PS:也有可能直接使用conda install scrapy就可以了(我没试)
出现下面这张图后,就说明已经安装完成
scrapy基本使用
使用命令行创建scrapy项目工程scrapy startproject qiushi
就会提示你创建成功
然后提示你cd到该目录下,并且创建first spider
命令scrapy genspider example example
配置文件的修改
别忘了user-Agent
运行项目文件
#终端输入
scrapy crawl first
糗事百科数据解析
import scrapy
class QiubaiSpider(scrapy.Spider):
name = 'qiubai'
#allowed_domains = ['www.xxx.com']
start_urls = ['https://www.qiushibaike.com/text/']
def parse(self, response):
div_list = response.xpath('//*[@id="content"]/div/div[2]/div')
for div in div_list:
#xpath返回的是列表,但是列表元素一定是Selector类型的对象
#extract可以将Selector对象中的data参数存储的字符串提取出来
#author = div.xpath('./div[1]/a[2]/h2/text()')[0].extract()
#.extract_first()是确定列表中只存在一个元素
author = div.xpath('./div[1]/a[2]/h2/text()').extract_first()
content = div.xpath('./a[1]/div/span/text()').extract()
content = ''.join(content)
print(author,content)
break
效果图
持久化存储
基于终端指令的持久化存储
import scrapy
from qiushi.items import QiushiItem
class QiubaiSpider(scrapy.Spider):
name = 'qiubai'
#allowed_domains = ['www.xxx.com']
start_urls = ['https://www.qiushibaike.com/text/']
def parse(self, response):
div_list = response.xpath('//*[@id="content"]/div/div[2]/div')
all_data = []
for div in div_list:
#xpath返回的是列表,但是列表元素一定是Selector类型的对象
#extract可以将Selector对象中的data参数存储的字符串提取出来
#author = div.xpath('./div[1]/a[2]/h2/text()')[0].extract()
author = div.xpath('./div[1]/a[2]/h2/text()').extract_first()
content = div.xpath('./a[1]/div/span/text()').extract()
content = ''.join(content)
dic = {
'author':author,
'content':content
}
all_data.append(dic)
return all_data
终端命令:scrapy crawl qiubai -o qiushi.csv
#终端命令
(acoda) D:\桌面\acoda\06scrapy模块\qiushi>scrapy crawl qiubai -o qiushi.csv
开始爬虫。
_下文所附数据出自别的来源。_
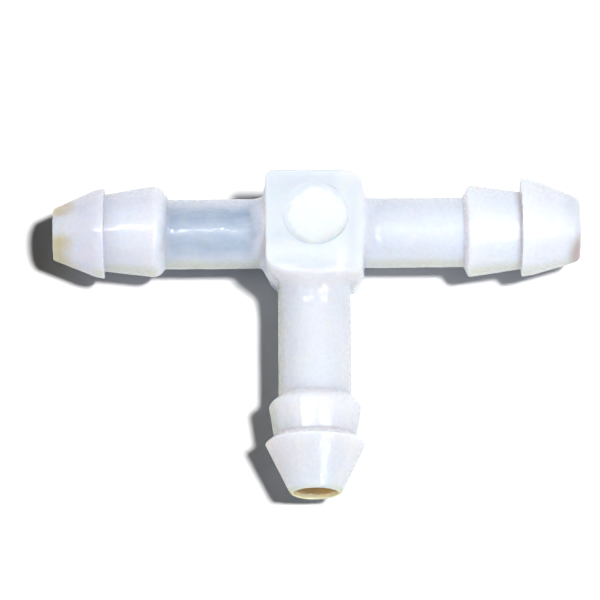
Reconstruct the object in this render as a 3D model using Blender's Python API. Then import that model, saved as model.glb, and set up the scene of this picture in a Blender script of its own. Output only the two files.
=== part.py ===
"""Barbed tee connector for 4 mm bore micro-irrigation hose, in metres, +Z up.

The fitting lies flat. The run goes along X, the branch leaves it towards -Y, and the moulded
hub stands on its flat back face, whose centre is the origin. The real fitting is one moulding
with an empty tee-shaped waterway. It is cut here at the planes where its shape changes: the
hub, and on each arm a stem, an inner barb and a tip barb.
"""

import math

import bmesh
import bpy
from mathutils import Vector

MM = 0.001

# Driving dimensions
BORE_RADIUS = 1.25 * MM
AXIS_HEIGHT = 3.0 * MM  # of the run and the branch above the back face, and the parting plane
SEAM_GAP = 0.02 * MM  # between neighbouring solids
SEGMENTS = 40  # round every turned piece and every bore

# Hub: a block that is widest at the parting plane and drafted towards both faces
HUB_HALF_X = 2.92 * MM
HUB_HALF_Y = 3.12 * MM
HUB_DEPTH = 2 * AXIS_HEIGHT
FRONT_DRAFT = math.radians(2.0)
BACK_DRAFT = math.radians(4.5)
HUB_CORNER_RADIUS = 0.60 * MM  # of the four upright edges
HUB_EDGE_RADIUS = 0.28 * MM  # where the sides run into the front and back faces
CORNER_STEPS = 5
EDGE_STEPS = 3

# Fillet between the hub and each stem. Inside the block it goes on as a steep flare, so that
# it also meets the side where the draft sets it back.
ROOT_FILLET = 0.28 * MM
FLARE_DEPTH = 0.25 * MM
FLARE_RISE = 0.14 * MM
ROOT_START = 1.9 * MM
FILLET_STEPS = 4

# Round moulding mark on the hub's front face
MARK_RADIUS = 1.91 * MM
MARK_DEPTH = 0.05 * MM
MARK_OFFSET = (0.10 * MM, 0.35 * MM)

# Arms. Stations are distances from the point where the run and branch axes cross. A sway is
# how far the outside of a barb stands off its arm's axis, at its two ends, as moulded.
ARMS = {
    "left": {
        "turn": (0, -math.pi / 2, 0),
        "root": HUB_HALF_X + ROOT_FILLET,
        "stem_radius": 2.05 * MM,
        "shoulder": 8.62 * MM,
        "crest": 9.14 * MM,
        "crest_radius": 2.73 * MM,
        "crest_round": 0.30 * MM,
        "inner_sway": (0.20 * MM, 0.12 * MM),
        "step": 12.30 * MM,
        "waist_radius": 2.27 * MM,
        "rim_radius": 2.66 * MM,
        "rim_lean": 0.0,
        "land": 0.45 * MM,
        "tip_sway": (0.11 * MM, 0.05 * MM),
        "tip": 15.30 * MM,
        "face_radius": 1.50 * MM,
        "nose_round": 0.06 * MM,
        "mouth_radius": 1.33 * MM,
        "mouth_depth": 1.05 * MM,
    },
    "right": {
        "turn": (0, math.pi / 2, 0),
        "root": HUB_HALF_X + ROOT_FILLET,
        "stem_radius": 2.05 * MM,
        "shoulder": 8.79 * MM,
        "crest": 9.08 * MM,
        "crest_radius": 2.71 * MM,
        "crest_round": 0.10 * MM,
        "inner_sway": (0.07 * MM, 0.08 * MM),
        "step": 12.18 * MM,
        "waist_radius": 2.27 * MM,
        "rim_radius": 2.93 * MM,
        "rim_lean": 0.0,
        "land": 0.45 * MM,
        "tip_sway": (0.32 * MM, 0.10 * MM),
        "tip": 15.64 * MM,
        "face_radius": 1.84 * MM,
        "nose_round": 0.32 * MM,
        "mouth_radius": 1.30 * MM,
        "mouth_depth": 0.30 * MM,
    },
    "branch": {
        "turn": (math.pi / 2, 0, 0),
        "root": HUB_HALF_Y + ROOT_FILLET,
        "stem_radius": 2.10 * MM,
        "shoulder": 9.97 * MM,
        "crest": 10.49 * MM,
        "crest_radius": 2.70 * MM,
        "crest_round": 0.20 * MM,
        "inner_sway": (0.0, 0.0),
        "step": 12.38 * MM,
        "waist_radius": 2.39 * MM,
        "rim_radius": 2.92 * MM,
        "rim_lean": 0.44 * MM,
        "land": 0.12 * MM,
        "tip_sway": (0.0, 0.0),
        "tip": 15.76 * MM,
        "face_radius": 1.60 * MM,
        "nose_round": 0.10 * MM,
        "mouth_radius": 1.30 * MM,
        "mouth_depth": 0.30 * MM,
    },
}


def clear_scene():
    for obj in list(bpy.data.objects):
        bpy.data.objects.remove(obj, do_unlink=True)


def natural_plastic():
    """Unpigmented, milky polypropylene."""
    material = bpy.data.materials.new("natural_plastic")
    material.use_nodes = True
    shader = material.node_tree.nodes["Principled BSDF"]
    shader.inputs["Base Color"].default_value = (0.84, 0.87, 0.93, 1)
    shader.inputs["Roughness"].default_value = 0.32
    shader.inputs["Metallic"].default_value = 0.0
    return material


def add_object(name, mesh, material=None):
    obj = bpy.data.objects.new(name, mesh)
    bpy.context.scene.collection.objects.link(obj)
    if material:
        mesh.materials.append(material)
    return obj


def add_frame(name, turn):
    """An empty at the crossing point of the bores, whose +Z looks out along an arm."""
    frame = bpy.data.objects.new(name, None)
    frame.location = (0, 0, AXIS_HEIGHT)
    frame.rotation_euler = turn
    frame.empty_display_size = 2 * MM
    bpy.context.scene.collection.objects.link(frame)
    return frame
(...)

。。。
爬虫结束!!!
需注意的是:基于终端命令存储,只能存储(‘json’, ‘jsonlines’, ‘jl’, ‘csv’, ‘xml’, ‘marshal’, ‘pickle’)后缀的名称
基于管道的持久化存储
-
数据解析
-
在item类中定义相关的属性
-
将解析的数据封装存储到item类型的对象
-
将item类型的对象提交给管道进行持久化存储的操作
-
在管道类的process_ item中要将其接受到的item对象中存储的数据进行持久化存储操作
-
在配置文件中开启管道
步骤1and3and4爬虫文件
import scrapy
from qiushi.items import QiushiItem#导入QiushiItem类
class QiubaiSpider(scrapy.Spider):
name = 'qiubai'
#allowed_domains = ['www.xxx.com']
start_urls = ['https://www.qiushibaike.com/text/']
def parse(self, response):
div_list = response.xpath('//*[@id="content"]/div/div[2]/div')
all_data = []
for div in div_list:
#xpath返回的是列表,但是列表元素一定是Selector类型的对象
#extract可以将Selector对象中的data参数存储的字符串提取出来
#author = div.xpath('./div[1]/a[2]/h2/text()')[0].extract()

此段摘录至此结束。